→ Task prompt
Tell how many lines in the data below hold the string "with"; give nothing but the number.

→ Records shown
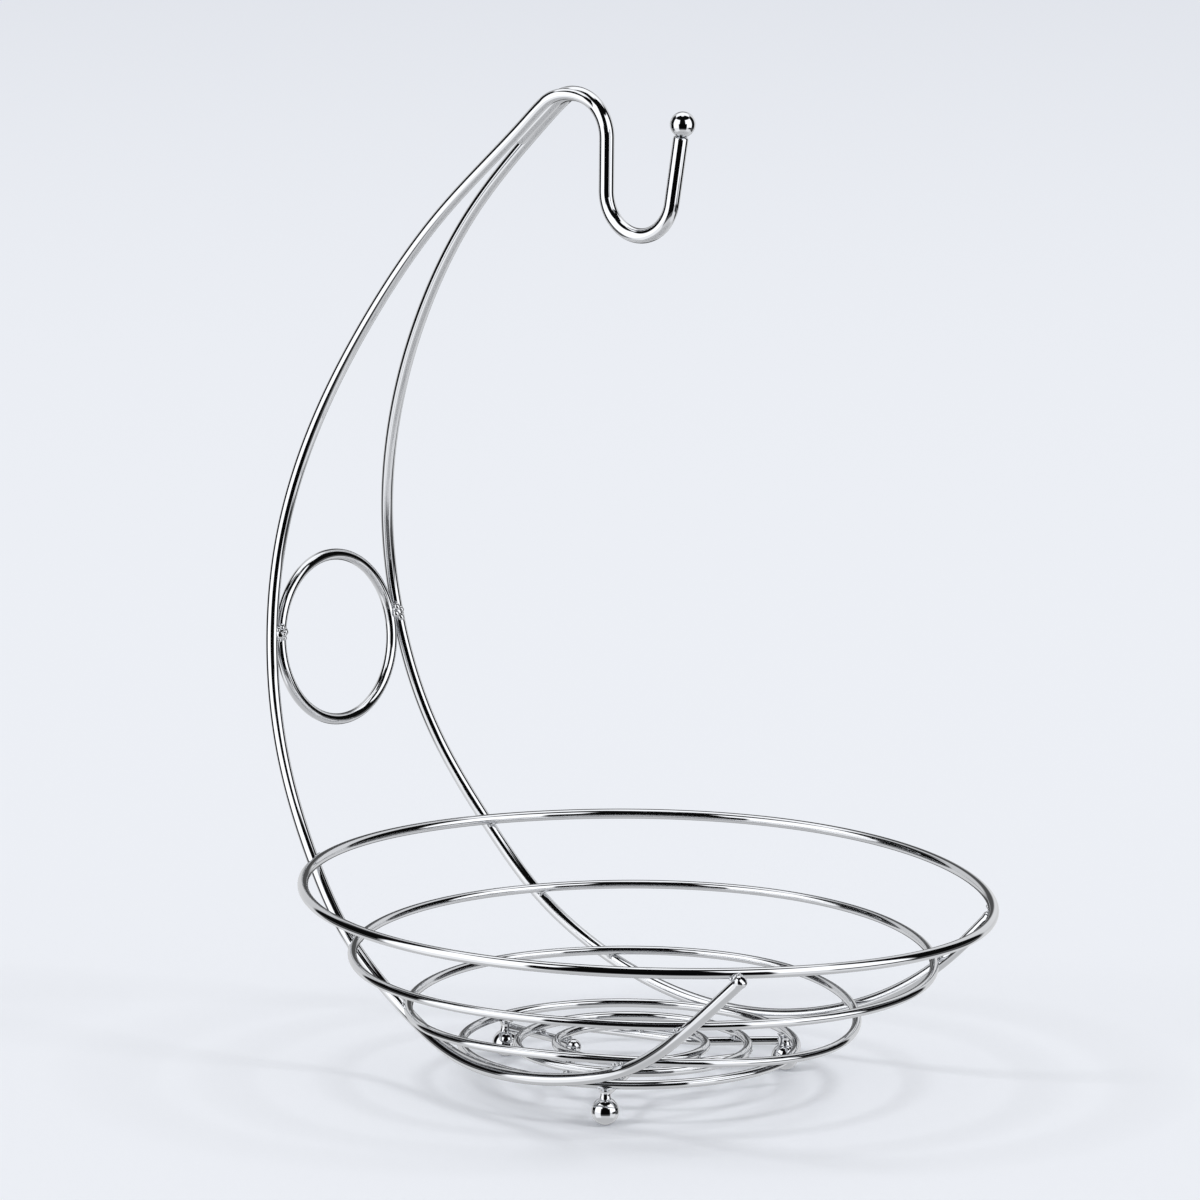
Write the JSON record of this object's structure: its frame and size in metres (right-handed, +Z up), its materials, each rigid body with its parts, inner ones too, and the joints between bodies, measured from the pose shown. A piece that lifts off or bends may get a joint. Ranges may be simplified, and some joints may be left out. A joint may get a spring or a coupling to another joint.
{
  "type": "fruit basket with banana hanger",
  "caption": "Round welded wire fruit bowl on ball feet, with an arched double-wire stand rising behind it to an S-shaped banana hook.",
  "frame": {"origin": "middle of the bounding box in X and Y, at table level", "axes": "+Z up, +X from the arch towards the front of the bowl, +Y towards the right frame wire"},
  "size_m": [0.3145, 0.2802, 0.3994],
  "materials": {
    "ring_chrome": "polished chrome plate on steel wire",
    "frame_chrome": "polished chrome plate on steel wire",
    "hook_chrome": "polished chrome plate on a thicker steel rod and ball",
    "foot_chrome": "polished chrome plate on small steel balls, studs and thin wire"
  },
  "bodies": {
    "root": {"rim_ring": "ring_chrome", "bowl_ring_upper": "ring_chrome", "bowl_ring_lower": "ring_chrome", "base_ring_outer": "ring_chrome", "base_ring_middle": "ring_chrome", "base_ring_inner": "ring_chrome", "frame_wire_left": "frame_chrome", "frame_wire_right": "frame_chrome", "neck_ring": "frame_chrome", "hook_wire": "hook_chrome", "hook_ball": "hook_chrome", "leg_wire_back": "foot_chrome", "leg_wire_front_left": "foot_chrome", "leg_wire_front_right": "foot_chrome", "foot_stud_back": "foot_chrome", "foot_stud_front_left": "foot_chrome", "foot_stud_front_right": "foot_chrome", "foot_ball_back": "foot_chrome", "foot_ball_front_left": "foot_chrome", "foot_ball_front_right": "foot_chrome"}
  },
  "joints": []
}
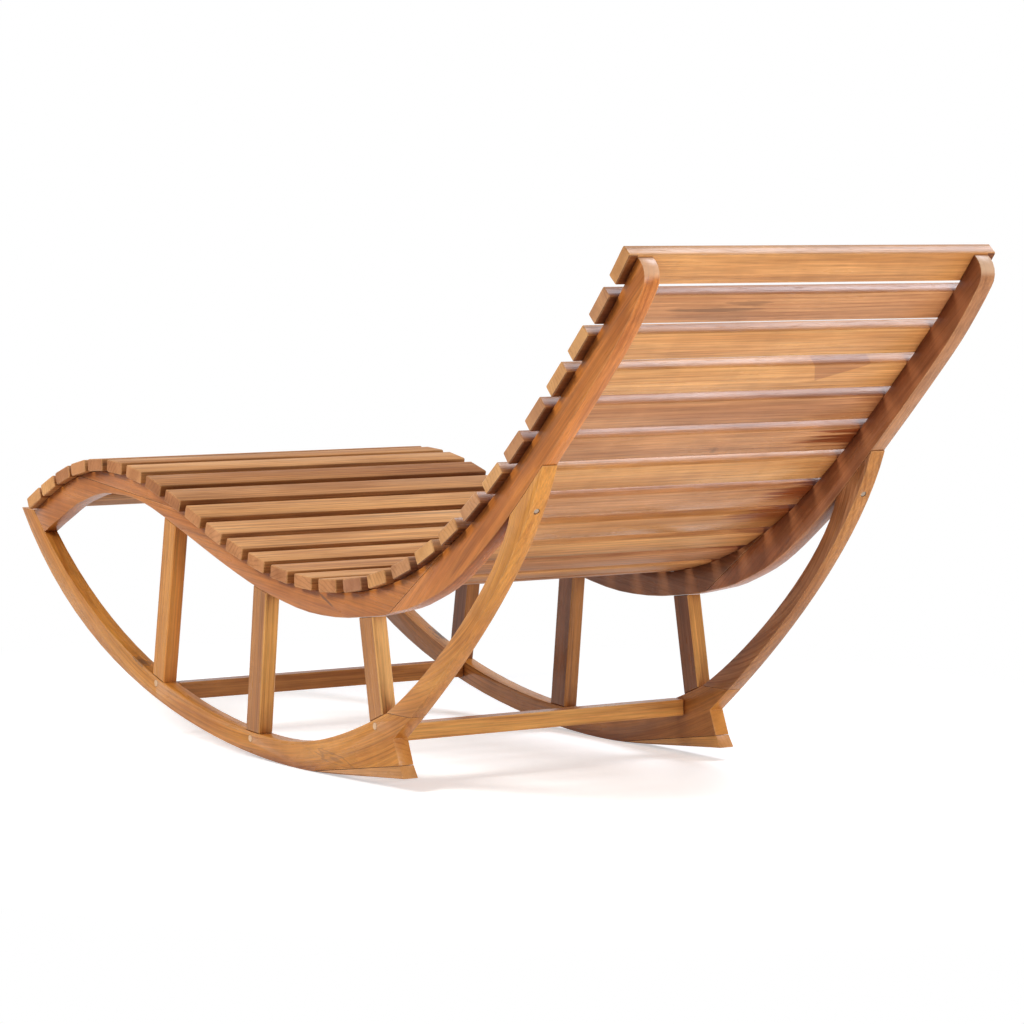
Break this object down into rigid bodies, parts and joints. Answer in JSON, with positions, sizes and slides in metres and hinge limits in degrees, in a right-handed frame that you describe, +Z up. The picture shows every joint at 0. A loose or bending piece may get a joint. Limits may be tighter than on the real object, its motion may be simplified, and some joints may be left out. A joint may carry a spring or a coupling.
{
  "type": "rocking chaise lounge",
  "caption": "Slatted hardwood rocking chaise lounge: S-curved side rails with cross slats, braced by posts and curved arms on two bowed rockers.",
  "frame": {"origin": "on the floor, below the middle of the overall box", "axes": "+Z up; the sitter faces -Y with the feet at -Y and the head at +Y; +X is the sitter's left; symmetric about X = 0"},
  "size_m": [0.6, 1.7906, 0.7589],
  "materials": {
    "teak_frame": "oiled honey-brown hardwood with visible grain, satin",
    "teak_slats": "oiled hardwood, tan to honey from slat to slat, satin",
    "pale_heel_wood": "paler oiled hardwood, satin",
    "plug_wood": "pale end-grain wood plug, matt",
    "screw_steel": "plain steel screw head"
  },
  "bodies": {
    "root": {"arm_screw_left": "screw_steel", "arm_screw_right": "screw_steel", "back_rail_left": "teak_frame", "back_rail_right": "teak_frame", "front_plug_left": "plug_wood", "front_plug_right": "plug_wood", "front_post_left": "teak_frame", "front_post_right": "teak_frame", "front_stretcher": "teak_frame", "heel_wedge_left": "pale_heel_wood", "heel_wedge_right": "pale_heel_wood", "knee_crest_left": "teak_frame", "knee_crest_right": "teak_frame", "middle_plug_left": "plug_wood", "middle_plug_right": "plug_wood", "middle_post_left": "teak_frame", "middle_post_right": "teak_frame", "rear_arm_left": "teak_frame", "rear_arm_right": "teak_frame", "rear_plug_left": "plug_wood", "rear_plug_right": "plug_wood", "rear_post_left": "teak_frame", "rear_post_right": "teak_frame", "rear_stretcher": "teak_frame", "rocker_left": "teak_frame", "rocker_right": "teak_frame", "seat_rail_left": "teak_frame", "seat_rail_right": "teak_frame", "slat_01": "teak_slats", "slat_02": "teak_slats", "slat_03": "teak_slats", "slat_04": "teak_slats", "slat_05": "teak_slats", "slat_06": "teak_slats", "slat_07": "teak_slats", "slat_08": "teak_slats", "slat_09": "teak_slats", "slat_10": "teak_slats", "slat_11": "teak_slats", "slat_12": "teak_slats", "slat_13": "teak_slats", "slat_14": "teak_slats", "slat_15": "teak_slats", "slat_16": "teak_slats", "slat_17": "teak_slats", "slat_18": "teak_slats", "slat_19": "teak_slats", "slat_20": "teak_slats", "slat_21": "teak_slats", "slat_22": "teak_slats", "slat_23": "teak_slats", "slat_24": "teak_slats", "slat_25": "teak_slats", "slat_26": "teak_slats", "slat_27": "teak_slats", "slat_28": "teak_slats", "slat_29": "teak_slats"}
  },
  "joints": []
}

→ Task solution
7